DATA SECTION —
—————

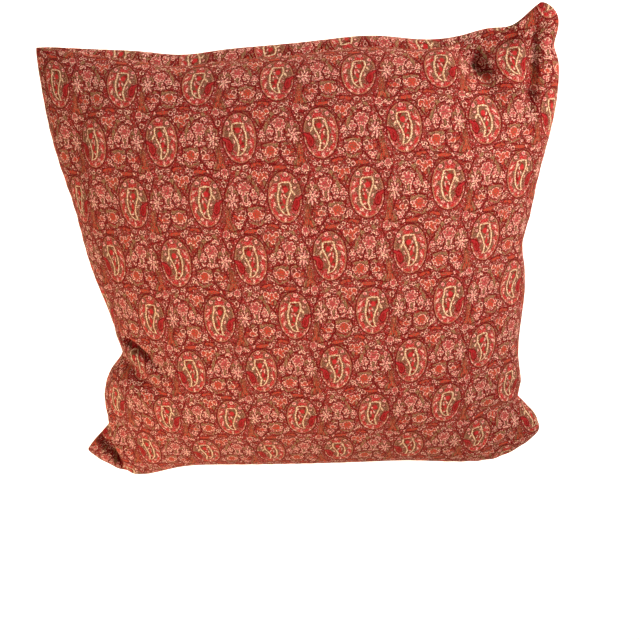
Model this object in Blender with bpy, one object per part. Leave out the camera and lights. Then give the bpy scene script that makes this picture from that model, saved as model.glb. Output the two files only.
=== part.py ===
"""A filled square cushion cover of woven cloth, lying on its back.

Two square panels, a front and a back, are sewn together all round and filled, so the piece is one
solid: a crowned front, sides drawn in between four soft ears, and a back that is flat where it rests.
Units are metres and +Z is up. X runs to the right along the lower side and Y towards the upper side.
The origin is on the floor, below the middle of the box.
"""

import bmesh
import bpy
import numpy as np

# Driving dimensions, in metres.
COVER = 0.450  # side of the empty cover, from seam to seam
FRONT_RISE = 0.076  # height of the crown above the seam
BACK_DROP = 0.070  # depth of the back below the seam, before the floor flattens it
SEAM_HEIGHT = 0.058  # the seam's height above the floor between the ears
SEAM_THICKNESS = 0.0012  # the two layers of cloth where the panels are sewn together
BULGE_DEPTH = 0.045  # the bulges past the seam fade out this far above or below it
FOLD_CLEARANCE = 0.012  # the folds grow to their full height this far above the seam
DEEPEST_FOLD = 0.6  # the most of the filling's depth that a trough may press in
ROUNDING_REACH = 30  # how sharply the rounding of a corner fades along its sides
CORNER_HOLD = 16  # how sharply a side's pinches fade at its two corners
FRONT, BACK = 1, 2  # the columns of the bulges in the table of sides

# Shape exponents. A higher one keeps a curve straight for longer and turns it more sharply.
CROWN_POWER = 2.6  # the crown's arch across and along the face
SIDE_POWER = 2.2  # the inward curve of a side
FADE_POWER = 3  # how a pinch or a bulge fades from the seam towards the middle

# The mesh. Places across and along a panel run from -1 to 1, from seam to seam.
CELLS = 48  # cells along each side of a panel
CELL_BEND = 1.4  # radians; the nearer to a quarter turn, the finer the cells beside the seam

# Each corner of the filled cover. reach is how sharply its own height and flatness fade towards the
# other corners, flatness is the share of the crown that the ear goes without, and rounding is how far
# the very tip is pushed back.
CORNERS = {
    # name: (side in X, side in Y, pulled in along X, pulled in along Y, height, reach, flatness, rounding)
    "upper_left": (-1, 1, 0.001, 0.031, 0.052, 7, 0.35, 0.003),
    "upper_right": (1, 1, 0.026, -0.008, 0.064, 7, 0.45, 0.007),
    "lower_left": (-1, -1, -0.011, 0.005, 0.042, 5, 0.60, 0.008),
    "lower_right": (1, -1, -0.010, 0.050, 0.040, 7, 0.25, 0.008),
}

# Each side of the filled cover: how far its middle is drawn in, and how far the panels bulge past it.
SIDES = {
    # name: (drawn in, front bulge, back bulge)
    "left": (0.040, 0.004, 0.003),
    "right": (0.020, 0.003, 0.003),
    "lower": (0.007, 0.007, 0.003),
    "upper": (0.031, 0.001, 0.013),
}

# Pinches and swellings of the seam line. outward is below zero where the side is pinched.
PINCHES = [
    # (side, place along it from -1 to 1, half length in the same units, outward)
    ("left", -0.27, 0.29, -0.025),
    ("left", -0.34, 0.07, -0.007),
    ("left", -0.74, 0.16, -0.020),
    ("left", 0.62, 0.26, 0.008),
    ("right", 0.62, 0.34, 0.016),
    ("right", 0.93, 0.07, 0.006),
    ("right", 0.80, 0.04, -0.003),
    ("right", 0.02, 0.10, -0.005),
    ("right", -0.52, 0.28, -0.011),
    ("right", -0.73, 0.07, -0.009),
    ("right", -0.90, 0.08, 0.006),
    ("lower", -0.72, 0.18, 0.018),
    ("lower", 0.58, 0.12, 0.003),
    ("lower", 0.78, 0.16, 0.012),
    ("upper", -0.40, 0.14, -0.004),
    ("upper", 0.54, 0.16, -0.009),
    ("upper", 0.72, 0.16, -0.011),
    ("upper", 0.87, 0.08, -0.011),
]

# Soft troughs and ridges in the front, placed from the middle of the cover. rise is below zero for a
# trough.
FOLDS = [
    # (x, y, turn in degrees, half length, half width, rise)
    (0.143, 0.176, -50, 0.026, 0.012, -0.013),
    (0.158, 0.196, 15, 0.030, 0.012, -0.010),
    (0.184, 0.172, 88, 0.034, 0.007, -0.008),
    (0.170, 0.148, 5, 0.030, 0.008, -0.004),
    (0.120, 0.188, 20, 0.020, 0.012, 0.004),
    (-0.150, -0.085, -28, 0.034, 0.008, -0.009),
    (-0.146, -0.108, -8, 0.028, 0.010, 0.004),
    (-0.203, -0.178, -62, 0.034, 0.010, -0.020),
    (-0.176, 0.110, 78, 0.060, 0.010, -0.003),
    (-0.160, 0.100, 80, 0.050, 0.010, 0.002),
    (0.180, 0.000, 10, 0.028, 0.010, -0.005),
    (0.184, -0.122, -22, 0.030, 0.010, -0.006),
    (0.196, -0.160, 40, 0.030, 0.012, -0.005),
]

CLOTH_COLOUR = (0.407, 0.100, 0.063, 1)  # the red, olive and cream of the weave seen together
CLOTH_ROUGHNESS = 0.85


def corner_place(name, axis):
    """How far a corner of the filled cover stands from the middle along X (0) or Y (1)."""
    return COVER / 2 - CORNERS[name][2 + axis]


def side_line(name, at, start, end):
    """How far one side's seam stands from the middle: a straight run between its two corners, drawn
    in most half way along."""
    straight = start + (end - start) * (at + 1) / 2
    return straight - SIDES[name][0] * (1 - np.abs(at) ** SIDE_POWER)


def pinched(name, at, inward):
    """How far the pinches of one side move the cloth: a bell curve along the side for each, which
    fades from the seam (inward 1) to the middle (inward 0)."""
    moved = np.zeros_like(at)
    for side, place, half_length, outward in PINCHES:
        if side == name:
            moved += outward * np.exp(-(((at - place) / half_length) ** 2)) * (1 - at**CORNER_HOLD)
    return moved * np.clip(inward, 0, 1) ** FADE_POWER


def nearness(u, v, side_x, side_y):
    """One at a corner, and falling evenly to nothing at the two sides that don't meet there."""
    return (1 + side_x * u) * (1 + side_y * v) / 4


def plan(u, v):
    """The cover seen from above: x and y blended between the four seam lines."""
    left = -side_line("left", v, corner_place("lower_left", 0), corner_place("upper_left", 0))
    right = side_line("right", v, corner_place("lower_right", 0), corner_place("upper_right", 0))
    lower = -side_line("lower", u, corner_place("lower_left", 1), corner_place("lower_right", 1))
    upper = side_line("upper", u, corner_place("upper_left", 1), corner_place("upper_right", 1))
    x = left + (right - left) * (u + 1) / 2 + pinched("right", v, u) - pinched("left", v, -u)
    y = lower + (upper - lower) * (v + 1) / 2 + pinched("upper", u, v) - pinched("lower", u, -v)
    for side_x, side_y, *_, rounding in CORNERS.values():
        tip = rounding * nearness(u, v, side_x, side_y) ** ROUNDING_REACH
        x -= side_x * tip
        y -= side_y * tip
    return x, y


def seam_and_arch(u, v):
    """The seam's height, and the crown's share of its full height: a broad arch across times a broad
    arch along, with both changed near each corner."""
    arch = np.sqrt((1 - np.abs(u) ** CROWN_POWER) * (1 - np.abs(v) ** CROWN_POWER))
    seam = np.full_like(u, SEAM_HEIGHT)
    for side_x, side_y, _, _, height, reach, flatness, _ in CORNERS.values():
        near = nearness(u, v, side_x, side_y) ** reach
        seam += (height - SEAM_HEIGHT) * near
        arch *= 1 - flatness * near
    return seam, arch


def bulged(u, v, x, y, depth, column):
    """The plan with its panel bulging past the seam: a half wave of the depth from the seam, pushed
    out towards the nearest side and fading at the ears."""
    wave = np.sin(np.pi * np.clip(depth / BULGE_DEPTH, 0, 1)) * (1 - np.abs(u * v) ** FADE_POWER)
    push = {name: wave * SIDES[name][column] for name in SIDES}
    x = x + push["right"] * np.clip(u, 0, 1) ** FADE_POWER - push["left"] * np.clip(-u, 0, 1) ** FADE_POWER
    y = y + push["upper"] * np.clip(v, 0, 1) ** FADE_POWER - push["lower"] * np.clip(-v, 0, 1) ** FADE_POWER
    return x, y


def folded(x, y, depth):
    """The rise of all folds: each a bell curve along and across its own line, and no trough deeper
    than the filling there allows."""
    rise_there = np.zeros_like(x)
    for fold_x, fold_y, turn, half_length, half_width, rise in FOLDS:
        cosine, sine = np.cos(np.radians(turn)), np.sin(np.radians(turn))
        along = ((x - fold_x) * cosine + (y - fold_y) * sine) / half_length
        across = ((y - fold_y) * cosine - (x - fold_x) * sine) / half_width
        rise_there += rise * np.exp(-(along**2) - across**2)
    return np.maximum(rise_there * np.clip(depth / FOLD_CLEARANCE, 0, 1), -DEEPEST_FOLD * depth)


def front_panel(u, v):
    """Points of the front: the plan lifted from the seam by the crown, with its folds."""
    seam, arch = seam_and_arch(u, v)
    depth = FRONT_RISE * arch
    x, y = bulged(u, v, *plan(u, v), depth, column=FRONT)
    z = seam + SEAM_THICKNESS / 2 + depth + folded(x, y, depth)
    return np.stack([x, y, z], axis=-1)


def back_panel(u, v):
    """Points of the back: the plan dropped from the seam by its own arch, and flat on the floor."""
    seam, arch = seam_and_arch(u, v)
    depth = BACK_DROP * arch
    x, y = bulged(u, v, *plan(u, v), depth, column=BACK)
    z = np.maximum(seam - SEAM_THICKNESS / 2 - depth, 0)
    return np.stack([x, y, z], axis=-1)


def cushion_mesh():
    """Two grids of cells shaped as the panels and joined round their rims, in a mesh whose box stands
    over the origin."""
    bm = bmesh.new()
    grids = [
        bmesh.ops.create_grid(bm, x_segments=CELLS, y_segments=CELLS, size=1)["verts"]
        for _ in ("front", "back")
    ]
    flat = np.array([vertex.co[:2] for vertex in grids[0]])
    u, v = (np.sin(CELL_BEND * flat) / np.sin(CELL_BEND)).T
    places = np.concatenate([front_panel(u, v), back_panel(u, v)])
    places[:, :2] -= (places.min(axis=0) + places.max(axis=0))[:2] / 2
    for vertex, place in zip(grids[0] + grids[1], places):
        vertex.co = place
    rims = [edge for edge in bm.edges if edge.is_boundary]
    bmesh.ops.bridge_loops(bm, edges=rims)
    bmesh.ops.recalc_face_normals(bm, faces=bm.faces)
    mesh = bpy.data.meshes.new("cushion_cover")
    bm.to_mesh(mesh)
    bm.free()
    mesh.shade_smooth()
    return mesh


def cloth_material():
    """The woven cloth as one plain colour."""
    material = bpy.data.materials.new("woven_cloth")
    material.use_nodes = True
    shader = material.node_tree.nodes["Principled BSDF"]
    shader.inputs["Base Color"].default_value = CLOTH_COLOUR
    shader.inputs["Roughness"].default_value = CLOTH_ROUGHNESS
    shader.inputs["Metallic"].default_value = 0
    return material


for existing in list(bpy.data.objects):
    bpy.data.objects.remove(existing)
collection = bpy.data.collections.new("cushion")
bpy.context.scene.collection.children.link(collection)

cushion = bpy.data.objects.new("cushion_cover", cushion_mesh())
cushion.data.materials.append(cloth_material())
collection.objects.link(cushion)
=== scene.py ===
import math

import bpy
import numpy as np
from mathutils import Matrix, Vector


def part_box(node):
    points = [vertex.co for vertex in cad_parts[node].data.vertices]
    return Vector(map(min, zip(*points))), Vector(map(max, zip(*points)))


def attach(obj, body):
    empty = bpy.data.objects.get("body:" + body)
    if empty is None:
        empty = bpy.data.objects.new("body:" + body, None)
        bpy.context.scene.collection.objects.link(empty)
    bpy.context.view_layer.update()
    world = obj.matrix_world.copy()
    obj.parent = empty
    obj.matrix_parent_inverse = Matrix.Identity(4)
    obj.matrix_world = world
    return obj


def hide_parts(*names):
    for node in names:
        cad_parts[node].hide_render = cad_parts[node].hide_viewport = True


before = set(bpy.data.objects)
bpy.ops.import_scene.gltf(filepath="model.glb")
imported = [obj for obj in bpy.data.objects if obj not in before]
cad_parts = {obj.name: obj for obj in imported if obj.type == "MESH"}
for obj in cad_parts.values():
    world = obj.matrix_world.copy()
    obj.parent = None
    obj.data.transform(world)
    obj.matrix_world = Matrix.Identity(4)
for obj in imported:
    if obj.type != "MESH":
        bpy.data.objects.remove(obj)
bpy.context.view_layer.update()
scene = bpy.context.scene

# The view and the room. The cushion lies on its back, and the camera looks down on its face from beyond
# the upper side, at the photograph's angle. Two soft boxes with a narrow spread light it, one high at the
# upper right and a warmer one at the lower left. The pale room and the plain floor, which glow, fill in.
LENS, SENSOR = 45, 36  # millimetres
CAMERA_PLACE, CAMERA_TURNS = (0.0854, 0.2436, 0.7271), (-23.3, 5.7, -0.2)  # metres, degrees
FLOOR_WIDTH = 12
FLOOR_COLOUR, FLOOR_ROUGHNESS = (0.93, 0.92, 0.895, 1), 0.9
FLOOR_GLOW_COLOUR, FLOOR_GLOW = (1.0, 0.92, 0.79, 1), 0.86
ROOM_COLOUR, ROOM_STRENGTH = (1.0, 0.985, 0.955, 1), 0.15
SOFT_BOXES = [
    # (name, place, the place it faces, size, watts, spread in degrees, colour)
    ("upper_soft_box", (0.95, 0.60, 0.85), (-0.02, 0.11, 0.08), 0.5, 3.7, 62, (1.0, 0.97, 0.95)),
    ("lower_soft_box", (-0.75, -0.70, 0.80), (-0.08, -0.03, 0.05), 0.4, 2.5, 64, (1.0, 0.86, 0.68)),
]

camera_data = bpy.data.cameras.new("camera")
camera_data.lens = LENS
camera_data.sensor_width = SENSOR
camera = bpy.data.objects.new("camera", camera_data)
camera.location = CAMERA_PLACE
camera.rotation_euler = [math.radians(turn) for turn in CAMERA_TURNS]
scene.collection.objects.link(camera)
scene.camera = camera

for name, place, faced, size, watts, spread, colour in SOFT_BOXES:
    light_data = bpy.data.lights.new(name, "AREA")
    light_data.size, light_data.energy, light_data.color = size, watts, colour
    light_data.spread = math.radians(spread)
    light = bpy.data.objects.new(name, light_data)
    light.location = place
    right, up, rise = np.subtract(faced, place)
    light.rotation_euler = (math.atan2(math.hypot(right, up), -rise), 0, math.atan2(-right, up))
    scene.collection.objects.link(light)

scene.world = bpy.data.worlds.new("room")
scene.world.use_nodes = True
room = scene.world.node_tree.nodes["Background"]
room.inputs["Color"].default_value = ROOM_COLOUR
room.inputs["Strength"].default_value = ROOM_STRENGTH
scene.view_settings.view_transform = "Standard"

floor_mesh = bpy.data.meshes.new("floor")
floor_side = np.array([-1, 1]) * FLOOR_WIDTH / 2
floor_x, floor_y = np.meshgrid(floor_side, floor_side)
floor_corners = np.stack([floor_x, floor_y, np.zeros_like(floor_x)], axis=-1).reshape(-1, 3)
floor_mesh.from_pydata(floor_corners.tolist(), [], [(0, 1, 3, 2)])
floor = bpy.data.objects.new("floor", floor_mesh)
scene.collection.objects.link(floor)
floor_finish = bpy.data.materials.new("plain_floor")
floor_finish.use_nodes = True
floor_shader = floor_finish.node_tree.nodes["Principled BSDF"]
floor_shader.inputs["Base Color"].default_value = FLOOR_COLOUR
floor_shader.inputs["Roughness"].default_value = FLOOR_ROUGHNESS
floor_shader.inputs["Emission Color"].default_value = FLOOR_GLOW_COLOUR
floor_shader.inputs["Emission Strength"].default_value = FLOOR_GLOW
floor_mesh.materials.append(floor_finish)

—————

AIM — Take the line containing "obj.parent = empty" and the line containing "bpy.data.objects.remove(obj)". Write out both and all lines between, exactly, and nothing more.

RESULT FOR THIS TASK —
    obj.parent = empty
    obj.matrix_parent_inverse = Matrix.Identity(4)
    obj.matrix_world = world
    return obj


def hide_parts(*names):
    for node in names:
        cad_parts[node].hide_render = cad_parts[node].hide_viewport = True


before = set(bpy.data.objects)
bpy.ops.import_scene.gltf(filepath="model.glb")
imported = [obj for obj in bpy.data.objects if obj not in before]
cad_parts = {obj.name: obj for obj in imported if obj.type == "MESH"}
for obj in cad_parts.values():
    world = obj.matrix_world.copy()
    obj.parent = None
    obj.data.transform(world)
    obj.matrix_world = Matrix.Identity(4)
for obj in imported:
    if obj.type != "MESH":
        bpy.data.objects.remove(obj)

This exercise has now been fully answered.